08 November 2009


the movie "Bobby" portrays robert f. kennedy's final day alive, before he was assassinated during the presidential campaign of 1968, the year i was in vietnam . the film, directed by emilio estevez, presents multiple viewpoints, with an ensemble cast portraying characters both central to, and at the periphery of, kennedy's appearances. there is also archival footage of kennedy himself during the hours leading up to his death. we all know how it will end, yet the film grips our attention throughout.

just before the credits start to roll, the audience hears kennedy speaking on behalf of those who were most affected by the racial discord and intolerance of the times. following is my transcript of that prophetic speech:

"it is not a day for politics. i've saved this one opportunity ... to speak to you about the mindless menace of violence in america, which again stains our land, and every one of our lives. it is not the concern of any one race. the victims of the violence are black and white, rich and poor, young and old, famous and unknown. they are, most important of all, human beings whom other human beings loved and needed.

"no one, no matter where he lives or what he does, can be certain who next will suffer from some senseless act of bloodshed. and yet it goes on, and on, and on, in this country of ours. why? what has violence ever accomplished? what has it ever created? whenever any american's life is taken by another american unnecessarily, whether it is done in the name of the law, or defiance of the law, by one man or a gang, in cold blood or in passion, in an attack of violence or in response to violence, whenever we tear at the fabric of our lives, which another man has painfully and clumsily woven for himself and his children, whenever we do this, then the whole nation is degraded.

"yet we seemingly tolerate a rising level of violence that ignores our common humanity, and our claims to civilization alike. too often we honor swagger, and bluster, and the wielders of force. too often we excuse those who are willing to build their own lives on the shattered dreams of other human beings. but this much is clear: violence breeds violence, repression breeds retaliation, and only in cleansing our whole society can we remove this sickness from our souls. for when you teach a man to hate, and to fear his brother, when you teach that he is a lesser man because of his color, or his beliefs, or the policies that he pursues, when you teach that those who are different from you threaten your freedom, or your job, or your home, or your family, then you also learn to confront others, not as fellow citizens, but as enemies to be met not with cooperation, but with conquest, to be subjegated, and to be mastered.

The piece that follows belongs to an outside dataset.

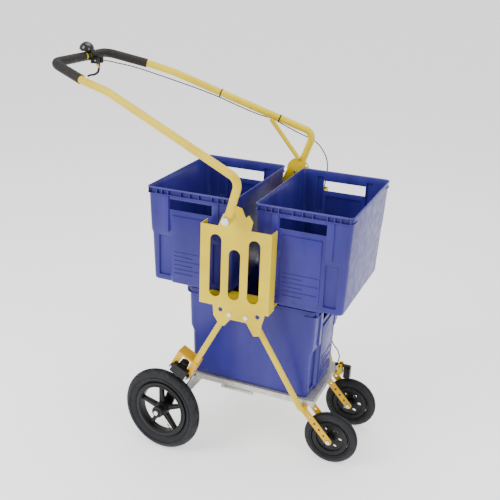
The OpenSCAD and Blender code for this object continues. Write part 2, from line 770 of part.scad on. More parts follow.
// ---------- front brake on the left front tyre ----------
post_x = cross_x + 60;
post_z = cross_z + 48;
arm_y = small_span / 2;
shoe_z = 2 * small_r + 5;
brake_pin_d = 6;
module brake_post() color("gold") placed() difference() {
  union() {
    for (side = [-1, 1])
      translate([post_x - 10, arm_y + side * 14 - 2.5, cross_z + 5]) cube([20, 5, 53]);
    translate([cross_x - 3, arm_y - 16.5, cross_z + 5]) cube([post_x - cross_x + 13, 33, 5]);
  }
  translate([cross_x, 0, cross_z]) rotate([-90, 0, 0]) cylinder(d = leg_d + 0.1, h = 400);
  translate([post_x, arm_y - 40, post_z]) rotate([-90, 0, 0])
    cylinder(d = brake_pin_d + 2 * run_c, h = 80);
}

module brake_arm() color("dimgray") placed() {
  translate([post_x, arm_y - 20, post_z]) rotate([-90, 0, 0]) cylinder(d = brake_pin_d, h = 40);
  translate([post_x - 25, arm_y - 6, post_z - 4]) cube([25, 12, 9]);
  translate([post_x - 5, arm_y - 9, post_z - 4]) cube([53, 18, 9]);
  translate([post_x + 18, arm_y - 14, shoe_z]) cube([30, 28, post_z - shoe_z - 3]);
}

// ---------- brake cable ----------
cable_d = 5;
cable_route = [
  [-916, 108, 1588], [-914, 126, 1587], [-905, 150, 1582], [-888, 178, 1575], [-862, 207, 1565],
  [-820, 234, 1554], [-760, 252, 1539], [-690, 270, 1519], [-600, 290, 1494], [-500, 315, 1464],
  [-396, 337, 1430], [-300, 359, 1392], [-220, 388, 1361], [-160, 412, 1343], [-90, 424, 1310],
  [-30, 440, 1282], [10, 458, 1262], [50, 457, 1243], [84, 446, 1212], [106, 436, 1178],
  [116, 424, 1140], [116, 414, 1090], [108, 406, 1030], [100, 400, 960], [96, 396, 880],
  [98, 392, 790], [106, 385, 710], [122, 374, 640], [148, 352, 560], [178, 324, 480],
  [206, 298, 415], [236, 266, 375], [264, 230, 352], [292, 208, 338], [309, 180, 322],
  [308, 160, 303.2]
];

function spline(p, i, t) = let (
  a = p[max(i - 1, 0)], b = p[i], c = p[i + 1], e = p[min(i + 2, len(p) - 1)]
) 0.5 * (2 * b + (c - a) * t + (2 * a - 5 * b + 4 * c - e) * t * t
  + (3 * b - a - 3 * c + e) * t * t * t);
cable_line = concat(
  [for (i = [0 : len(cable_route) - 2]) for (t = [0, 0.5]) spline(cable_route, i, t)],
  [cable_route[len(cable_route) - 1]]
);

// A round cord swept along a smooth line as one closed skin
module cord(line, d, sides) {
  n = len(line);
  start = [for (k = [0 : sides - 1]) k];
  finish = [for (k = [sides - 1 : -1 : 0]) (n - 1) * sides + k];
  polyhedron(
    [for (i = [0 : n - 1]) each ring(line, i, d, sides)],
    concat([for (i = [0 : n - 2]) each band(0, i, sides, true)], [start, finish]),
    convexity = 12
  );
}

module brake_cable() color("black") placed() cord(cable_line, cable_d, 8);

// ---------- crates ----------
rim_out = 12;
rim_h = 22;
floor_t = 4;

// A thin sheet centred on the Z axis
module sheet(size) translate([-size[0] / 2, -size[1] / 2, 0]) cube([size[0], size[1], 0.01]);

// A block that leans in from its top to its base
module leaning(top, base, h) hull() {
  sheet(base);
  translate([0, 0, h]) sheet(top);
}

module crate() {
  top = [crate_w - 2 * rim_out, crate_l - 2 * rim_out];
  base = [crate_w - 2 * side_lean, crate_l - 2 * end_lean - 16];
  thin = [2 * crate_wall, 2 * crate_wall];
  hold_w = 190;
  hold_z = crate_h - 88;
  difference() {
    union() {
      leaning(top, base, crate_h);
      translate([-crate_w / 2, -crate_l / 2, crate_h - rim_h]) cube([crate_w, crate_l, rim_h]);
      for (s = [-1, 1]) for (x = [-hold_w / 2 - 26, hold_w / 2 + 22])
        translate([x, s * (crate_l / 2 - 14) - 6, crate_h - 110]) cube([4, 12, 100]);
    }
    translate([0, 0, floor_t]) leaning(top - thin, base - thin, crate_h - floor_t + cut);
    for (s = [-1, 1]) translate([-hold_w / 2, s * crate_l / 2 - 40, hold_z]) cube([hold_w, 80, 44]);
    for (s = [-1, 1]) translate([0, s * (crate_l / 2 - 5), crate_h - rim_h - cut])
      cube([crate_w - 12, 5, 2 * (rim_h - 4)], center = true);
  }
}

module upper_crate(side) placed() translate([side * (crate_gap + crate_w) / 2, 0, deck_z]) crate();
module upper_crate_rear() color("mediumblue") upper_crate(-1);
module upper_crate_front() color("mediumblue") upper_crate(1);
module lower_crate() color("mediumblue") placed() translate([2, 0, tray_z]) rotate(90) crate();

// ---------- output ----------
side_plate_right();
side_plate_left();
leg_bracket_right();
leg_bracket_left();
front_leg_tube();
rear_leg_right();
rear_leg_left();
wheel_bracket_right();
wheel_bracket_left();
load_tray();
rear_rail();
cradle_rails();
tray_foot_bar();
fork_bars_right();
fork_bars_left();
plate_bolts();
rail_bolts();
pivot_bolts();
pivot_bushes();
lock_bracket();
lock_pin();
lock_knob();
handle_tube();
handle_eyes();
grip_right();
grip_left();
brace_tube();
index_disc();
lever_clamp();
cable_ties();
brake_lever();
lever_pin();
bell_base();
bell_dome();
bell_striker();
caster_head_right();
caster_head_left();
caster_head_bolts();
caster_fork_right();
caster_fork_left();
rear_axle_right();
rear_axle_left();
rear_rim_right();
rear_rim_left();
rear_tyre_right();
rear_tyre_left();
front_axles();
front_rim_right();
front_rim_left();
front_tyre_right();
front_tyre_left();
brake_arm();
brake_post();
brake_cable();
upper_crate_rear();
upper_crate_front();
lower_crate();
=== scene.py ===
# %% [markdown]
# # A garden cart for stacking crates
#
# The real cart is a yellow steel frame with a tilting tube handle, two blue crates hung between
# side plates, a third on a galvanised tray, big steered wheels behind and small wheels in front.
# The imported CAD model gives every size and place. Here its parts get their finishes, and the
# pieces whose look needs more than the CAD holds are modelled again in the same places.

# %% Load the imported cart
import bpy
import json
import math
from mathutils import Matrix, Vector


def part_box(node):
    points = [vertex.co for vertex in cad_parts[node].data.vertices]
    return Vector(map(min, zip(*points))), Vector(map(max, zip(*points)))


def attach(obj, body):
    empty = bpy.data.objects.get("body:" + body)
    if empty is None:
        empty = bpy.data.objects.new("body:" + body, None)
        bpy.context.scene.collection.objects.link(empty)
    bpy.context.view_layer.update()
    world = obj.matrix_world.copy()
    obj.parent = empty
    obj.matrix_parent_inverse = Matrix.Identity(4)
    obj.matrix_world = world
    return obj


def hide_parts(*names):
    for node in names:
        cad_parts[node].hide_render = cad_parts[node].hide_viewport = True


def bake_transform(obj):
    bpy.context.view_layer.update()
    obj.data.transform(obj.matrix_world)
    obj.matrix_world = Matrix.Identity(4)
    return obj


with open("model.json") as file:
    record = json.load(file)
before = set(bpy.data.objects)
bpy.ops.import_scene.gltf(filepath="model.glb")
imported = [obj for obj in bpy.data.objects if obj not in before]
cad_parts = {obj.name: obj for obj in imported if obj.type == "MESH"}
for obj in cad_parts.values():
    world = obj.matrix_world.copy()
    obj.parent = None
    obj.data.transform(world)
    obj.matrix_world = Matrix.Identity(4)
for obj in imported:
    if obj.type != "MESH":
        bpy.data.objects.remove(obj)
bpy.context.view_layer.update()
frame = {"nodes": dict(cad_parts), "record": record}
JOINTS = {joint["name"]: joint for joint in frame["record"]["behaviour"]["joints"]}
rear_crate_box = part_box("upper_crate_rear")
front_crate_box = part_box("upper_crate_front")
MID_X = (rear_crate_box[1].x + front_crate_box[0].x) / 2
print("middle between the upper crates, x =", round(MID_X, 4))

# %% [markdown]
# ## Camera
#
# A camera is placed by where it stands and which way it looks. Its turn is written as three
# angles: round the cart, above the horizon, and a slight roll. The lens shift keeps upright
# lines as they are while the cart sits a little off the middle of the frame.

# %% Camera
CAMERA_AT = Vector((1.3376, -3.0520, 2.1237))
AZIMUTH, ELEVATION, ROLL = (math.radians(a) for a in (23.64, 19.62, -1.66))

forward = Vector((-math.sin(AZIMUTH) * math.cos(ELEVATION),
                  math.cos(AZIMUTH) * math.cos(ELEVATION), -math.sin(ELEVATION)))
level_right = forward.cross(Vector((0, 0, 1))).normalized()
level_down = forward.cross(level_right)
right = math.cos(ROLL) * level_right + math.sin(ROLL) * level_down
down = -math.sin(ROLL) * level_right + math.cos(ROLL) * level_down

camera_data = bpy.data.cameras.new("camera")
camera_data.lens = 57.57
camera_data.shift_x, camera_data.shift_y = 0.0559, -0.0503
camera_data.clip_end = 200
camera = bpy.data.objects.new("camera", camera_data)
bpy.context.collection.objects.link(camera)
camera.matrix_world = (Matrix.Translation(CAMERA_AT)
                       @ Matrix((right, -down, -forward)).transposed().to_4x4())
bpy.context.scene.camera = camera
print("camera stands at", tuple(round(c, 3) for c in CAMERA_AT))

# %% [markdown]
# ## Helpers for modelling
#
# Modelling operators act on whatever is selected, so each step first says exactly which piece,
# and which of its faces, edges or corners, it means.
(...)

"we learn at the last to look upon our brothers as aliens, with whom we share a city, but not a community, men bound to us in a common dwelling, but not in a common effort. we learn to share only a common fear, only a common desire to retreat from each other, only a common impulse to meet disagreement with force.

"our lives on this planet are too short, the work to be done is too great, to let this spirit flourish any longer in this land of ours. of course we cannot banish it with a program, nor with a resolution. but we can perhaps remember, if only for a time, that those who live with us are our brothers; that they share with us the same short moment of life; that they seek, as do we, nothing but the chance to live out their lives in purpose and in happiness, winning what satisfaction and fulfillment that they can. surely this bond of common fate, surely this bond of common goals can begin to teach us something. surely we can learn, at the least, to look around at our fellow men, and surely we can begin to work a little harder to bind up the wounds among us, and to become in our hearts brothers and countrymen once again."

robert francis kennedy died on the morning of june 6, 1968. his wife ethel was by his side.